Work to be completed
Look through the data below and extract, unchanged, the lines from the one that contains "The build123d and" to the one that contains "depth=depth, matrix=place)", both included.

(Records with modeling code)

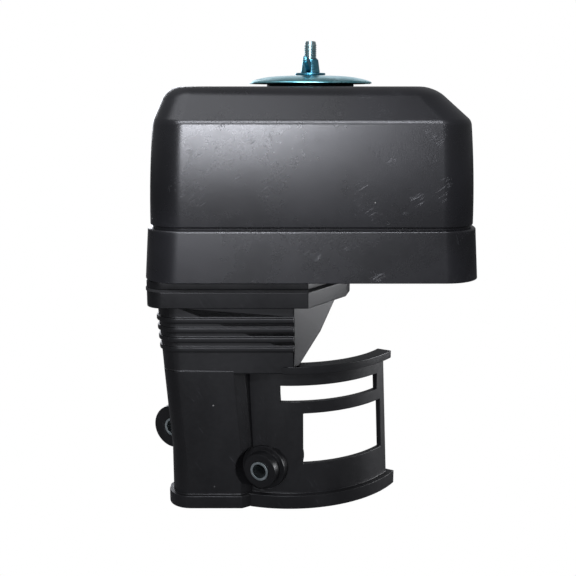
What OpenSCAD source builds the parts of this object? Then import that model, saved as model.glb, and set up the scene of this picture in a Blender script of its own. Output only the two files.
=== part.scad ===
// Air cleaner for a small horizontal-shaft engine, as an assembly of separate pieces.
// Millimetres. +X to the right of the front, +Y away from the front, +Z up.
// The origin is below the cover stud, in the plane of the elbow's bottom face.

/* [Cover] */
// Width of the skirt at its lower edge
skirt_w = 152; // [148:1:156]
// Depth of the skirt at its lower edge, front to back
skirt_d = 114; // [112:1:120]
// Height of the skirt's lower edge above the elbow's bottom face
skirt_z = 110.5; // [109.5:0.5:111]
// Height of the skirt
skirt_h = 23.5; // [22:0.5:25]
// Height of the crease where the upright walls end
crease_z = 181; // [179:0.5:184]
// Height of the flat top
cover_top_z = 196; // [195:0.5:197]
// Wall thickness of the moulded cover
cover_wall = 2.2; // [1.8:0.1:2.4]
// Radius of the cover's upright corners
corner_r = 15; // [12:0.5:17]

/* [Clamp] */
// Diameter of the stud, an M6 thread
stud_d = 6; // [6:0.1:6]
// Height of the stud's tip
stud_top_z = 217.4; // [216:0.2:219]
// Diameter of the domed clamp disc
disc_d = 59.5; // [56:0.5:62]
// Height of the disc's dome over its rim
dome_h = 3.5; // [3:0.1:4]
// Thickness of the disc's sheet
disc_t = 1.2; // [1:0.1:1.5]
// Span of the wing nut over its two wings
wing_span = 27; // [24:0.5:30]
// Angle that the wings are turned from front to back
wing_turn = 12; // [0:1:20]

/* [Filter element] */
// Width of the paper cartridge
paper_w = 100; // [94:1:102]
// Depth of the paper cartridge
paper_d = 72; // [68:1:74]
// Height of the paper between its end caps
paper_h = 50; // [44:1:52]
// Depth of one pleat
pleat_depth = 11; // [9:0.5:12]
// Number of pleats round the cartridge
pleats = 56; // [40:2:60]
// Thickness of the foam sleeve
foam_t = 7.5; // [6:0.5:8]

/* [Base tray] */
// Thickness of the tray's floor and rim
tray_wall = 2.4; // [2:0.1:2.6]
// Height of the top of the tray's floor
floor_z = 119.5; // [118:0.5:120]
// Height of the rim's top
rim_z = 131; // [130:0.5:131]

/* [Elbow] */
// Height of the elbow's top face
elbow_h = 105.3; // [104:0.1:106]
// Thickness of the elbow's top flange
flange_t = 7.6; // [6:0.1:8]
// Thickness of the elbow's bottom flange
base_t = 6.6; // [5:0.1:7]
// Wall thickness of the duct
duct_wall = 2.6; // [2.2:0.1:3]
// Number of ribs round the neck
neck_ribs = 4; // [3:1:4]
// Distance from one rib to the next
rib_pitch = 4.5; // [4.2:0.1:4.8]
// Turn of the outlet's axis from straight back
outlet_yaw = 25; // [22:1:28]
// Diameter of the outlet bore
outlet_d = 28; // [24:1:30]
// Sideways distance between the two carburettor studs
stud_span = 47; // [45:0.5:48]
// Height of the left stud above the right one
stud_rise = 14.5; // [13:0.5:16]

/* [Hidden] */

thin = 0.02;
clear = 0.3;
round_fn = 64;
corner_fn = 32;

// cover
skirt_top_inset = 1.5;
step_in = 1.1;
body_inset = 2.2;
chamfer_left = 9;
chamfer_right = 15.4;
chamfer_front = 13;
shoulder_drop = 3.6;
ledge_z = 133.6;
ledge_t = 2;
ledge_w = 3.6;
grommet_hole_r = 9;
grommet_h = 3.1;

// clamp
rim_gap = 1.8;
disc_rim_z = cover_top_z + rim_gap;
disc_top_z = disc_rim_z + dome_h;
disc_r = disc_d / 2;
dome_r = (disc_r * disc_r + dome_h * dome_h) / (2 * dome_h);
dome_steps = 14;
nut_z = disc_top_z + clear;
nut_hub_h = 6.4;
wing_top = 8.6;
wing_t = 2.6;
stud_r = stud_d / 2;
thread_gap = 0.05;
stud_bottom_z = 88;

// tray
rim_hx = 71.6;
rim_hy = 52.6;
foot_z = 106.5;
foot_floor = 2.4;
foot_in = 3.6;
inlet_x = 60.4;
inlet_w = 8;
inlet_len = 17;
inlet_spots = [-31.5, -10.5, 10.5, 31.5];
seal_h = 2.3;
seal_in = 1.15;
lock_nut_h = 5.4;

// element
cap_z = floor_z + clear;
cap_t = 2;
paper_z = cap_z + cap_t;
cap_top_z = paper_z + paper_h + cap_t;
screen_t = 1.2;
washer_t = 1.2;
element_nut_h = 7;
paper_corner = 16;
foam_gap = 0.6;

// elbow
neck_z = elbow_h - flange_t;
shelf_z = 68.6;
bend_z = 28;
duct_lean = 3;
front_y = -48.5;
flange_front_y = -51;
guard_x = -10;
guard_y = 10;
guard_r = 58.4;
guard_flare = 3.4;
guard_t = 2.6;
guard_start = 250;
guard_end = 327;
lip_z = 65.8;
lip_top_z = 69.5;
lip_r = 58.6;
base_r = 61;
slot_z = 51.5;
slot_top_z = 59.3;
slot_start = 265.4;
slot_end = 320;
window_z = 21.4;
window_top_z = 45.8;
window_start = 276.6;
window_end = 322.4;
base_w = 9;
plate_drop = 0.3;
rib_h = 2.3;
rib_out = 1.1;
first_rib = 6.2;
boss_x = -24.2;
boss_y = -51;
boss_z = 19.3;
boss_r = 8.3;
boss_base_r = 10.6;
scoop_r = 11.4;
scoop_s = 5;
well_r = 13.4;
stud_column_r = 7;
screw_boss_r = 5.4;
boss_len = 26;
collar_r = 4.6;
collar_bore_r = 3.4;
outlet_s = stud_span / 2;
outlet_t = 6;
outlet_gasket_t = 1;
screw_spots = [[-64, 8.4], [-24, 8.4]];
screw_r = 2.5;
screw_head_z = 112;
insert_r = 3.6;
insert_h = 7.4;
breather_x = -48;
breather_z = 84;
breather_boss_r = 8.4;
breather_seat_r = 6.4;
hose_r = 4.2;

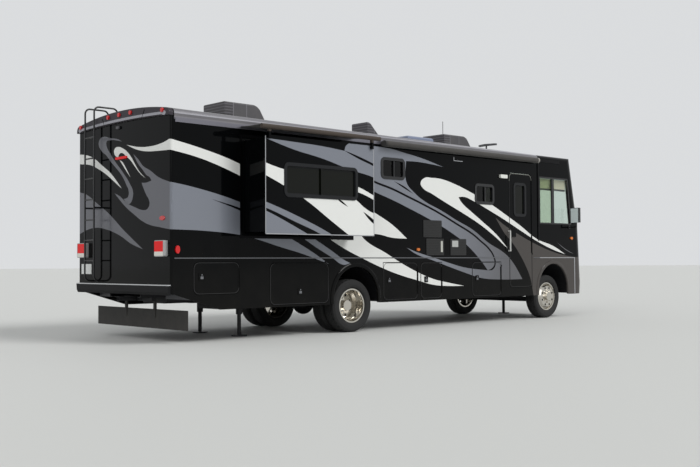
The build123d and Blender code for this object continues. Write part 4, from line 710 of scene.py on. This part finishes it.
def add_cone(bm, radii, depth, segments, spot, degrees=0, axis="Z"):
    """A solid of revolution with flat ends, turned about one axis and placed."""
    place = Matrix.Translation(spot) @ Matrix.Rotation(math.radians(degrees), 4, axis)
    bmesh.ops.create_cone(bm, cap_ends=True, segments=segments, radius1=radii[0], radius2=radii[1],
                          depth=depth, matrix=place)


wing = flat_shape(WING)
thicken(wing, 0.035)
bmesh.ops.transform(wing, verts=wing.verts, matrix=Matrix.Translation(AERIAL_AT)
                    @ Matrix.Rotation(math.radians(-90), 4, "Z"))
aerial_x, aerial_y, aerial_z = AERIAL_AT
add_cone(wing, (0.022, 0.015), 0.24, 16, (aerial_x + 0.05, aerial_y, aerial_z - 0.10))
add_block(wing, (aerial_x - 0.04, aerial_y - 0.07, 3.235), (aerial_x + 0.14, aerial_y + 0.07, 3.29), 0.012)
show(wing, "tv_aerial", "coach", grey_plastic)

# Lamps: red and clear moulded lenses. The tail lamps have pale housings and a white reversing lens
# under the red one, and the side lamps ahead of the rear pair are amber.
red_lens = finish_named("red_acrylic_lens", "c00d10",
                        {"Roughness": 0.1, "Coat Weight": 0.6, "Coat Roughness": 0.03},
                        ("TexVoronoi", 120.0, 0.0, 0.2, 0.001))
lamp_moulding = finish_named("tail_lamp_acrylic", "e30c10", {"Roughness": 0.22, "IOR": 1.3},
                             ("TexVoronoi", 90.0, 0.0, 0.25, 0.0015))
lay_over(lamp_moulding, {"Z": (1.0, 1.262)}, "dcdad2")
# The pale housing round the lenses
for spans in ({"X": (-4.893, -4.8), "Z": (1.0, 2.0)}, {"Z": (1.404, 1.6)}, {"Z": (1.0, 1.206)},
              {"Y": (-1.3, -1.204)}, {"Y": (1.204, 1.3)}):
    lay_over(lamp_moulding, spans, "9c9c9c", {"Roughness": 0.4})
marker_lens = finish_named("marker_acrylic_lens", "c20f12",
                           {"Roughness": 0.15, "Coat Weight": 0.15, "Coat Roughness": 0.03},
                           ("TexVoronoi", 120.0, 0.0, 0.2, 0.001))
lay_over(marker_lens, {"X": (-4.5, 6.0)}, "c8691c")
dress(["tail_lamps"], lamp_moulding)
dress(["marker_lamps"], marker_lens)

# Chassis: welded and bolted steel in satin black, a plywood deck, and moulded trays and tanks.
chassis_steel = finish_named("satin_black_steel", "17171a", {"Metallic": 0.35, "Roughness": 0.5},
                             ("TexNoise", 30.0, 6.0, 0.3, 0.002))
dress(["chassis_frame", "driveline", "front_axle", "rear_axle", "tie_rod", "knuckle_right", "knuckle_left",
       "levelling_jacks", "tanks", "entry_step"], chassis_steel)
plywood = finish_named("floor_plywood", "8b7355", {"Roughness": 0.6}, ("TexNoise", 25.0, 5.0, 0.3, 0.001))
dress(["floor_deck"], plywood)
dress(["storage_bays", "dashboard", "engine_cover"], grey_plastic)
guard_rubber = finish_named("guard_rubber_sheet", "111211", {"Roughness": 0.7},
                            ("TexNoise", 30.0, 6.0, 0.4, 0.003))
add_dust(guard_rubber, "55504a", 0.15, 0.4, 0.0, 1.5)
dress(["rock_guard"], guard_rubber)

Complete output
The build123d and Blender code for this object continues. Write part 4, from line 710 of scene.py on. This part finishes it.
def add_cone(bm, radii, depth, segments, spot, degrees=0, axis="Z"):
    """A solid of revolution with flat ends, turned about one axis and placed."""
    place = Matrix.Translation(spot) @ Matrix.Rotation(math.radians(degrees), 4, axis)
    bmesh.ops.create_cone(bm, cap_ends=True, segments=segments, radius1=radii[0], radius2=radii[1],
                          depth=depth, matrix=place)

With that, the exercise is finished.